A FREE ONLINE COURSE – Critical Listening for Studio Production

Just joined this course – described as a ‘technical ear training programme designed to improve critical listening in a music studio context’. Run through Queen’s University, Belfast and futurelearn.com it starts 12 September for 6 weeks with a 3 hour per week demand on one’s time.

Very keen to find out what’s being taught.

Proof of concept

The thought of moving away from streamers to a Mac+DAC gets stronger. As proof of concept I’ve quickly tried an old copy of Audirvana 2.2.5 under Mac OS 10.6.8 on a Mac Book Pro (2008) not wanting to lug my iMac with 2.5.3 into the music room. ‘USB out’ into the ‘digital USB in’ on the Cambridge Stream Magic 6 directly accesses the oversampling DAC. I tired transferring a more up-to-date Audirvana database from the iMac but no deal. So rather than wait for endless indexing I pointed the newly installed copy on the Mac Book Pro to my Test files folder on the NAS drive.

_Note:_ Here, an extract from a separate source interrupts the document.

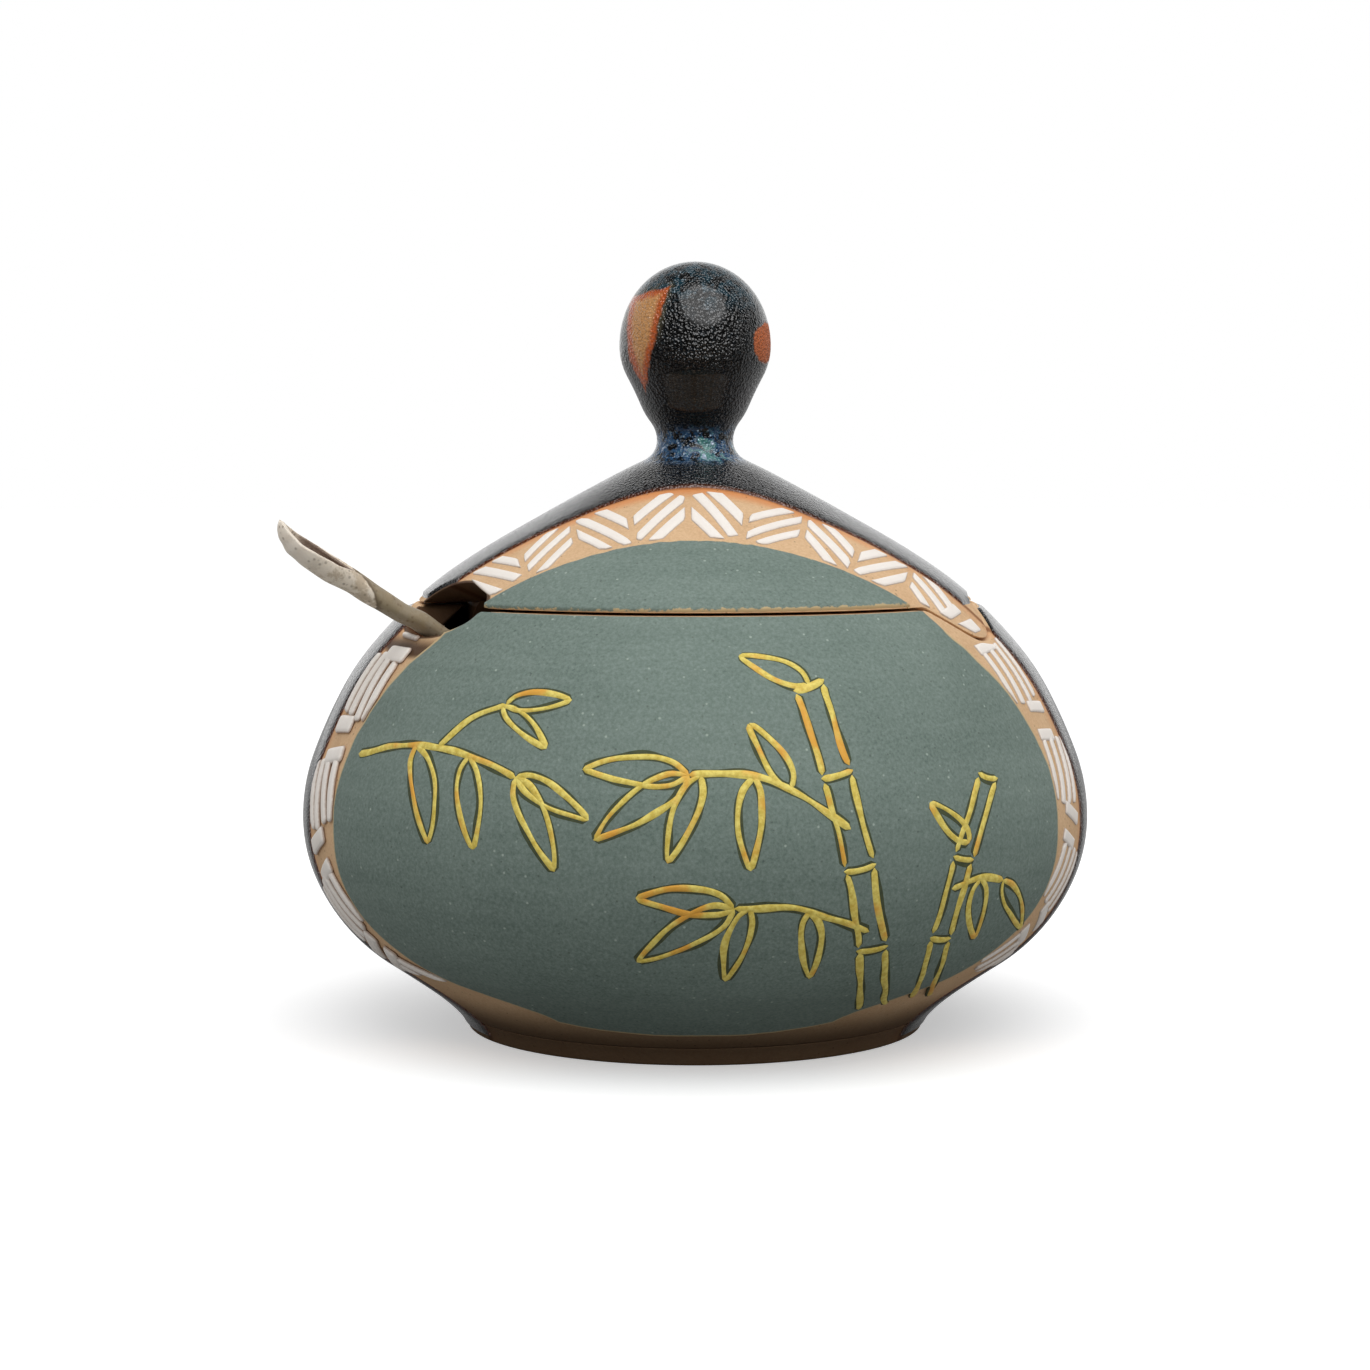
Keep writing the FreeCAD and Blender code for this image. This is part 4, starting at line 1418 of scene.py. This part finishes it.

Impressed is not the word. What an improvement! Image focus and stability massively improved; bass more cleanly resolved and real dynamic changes from within the stereo image (i.e. not moving when the get loud). What a treat to hear the string sections so discretely imaged from the old Hi-Fi News test disc Dvorak Serenade for Strings with the Chamber Orchestra of Europe – and my chum Ivor’s flute playing in the Gluck Dance of the Blessed Spirits.

Raw DSD files were startlingly natural – thanks to Oppo’s website for Rodeo on a Ridge a pure DSD64 recording from David Elias’s Acoustic Trio – DSD Sessions download (and thanks to the techs who sorted out the proper CD Red Book camparison file download on the Oppo site for me too.)

Sadly, all put away at the end of the day but this points the way to go. Mac Mini or iMac? Touch screen or headless? Still plenty to think about…especially the issue of manual syncing to network drives. How’s that going to happend with a headless setup?

Ancient history II – Mastering

There is a handful or articles I feel truly proud of having written. My research into the mastering of vinyl and early CDs published in 1983 in Hi-Fi News is one of those. The original publication of ‘All Records Are Made Equal…But Some Are Made More Equalised Than Others Part I’ suffered from repro problems on the magazine page that obscured much of the data – though of course my text and analysis was fine. I’ve now rescanned the original Genrad traces and remade the pages to bring Part 1 into line with Part 2.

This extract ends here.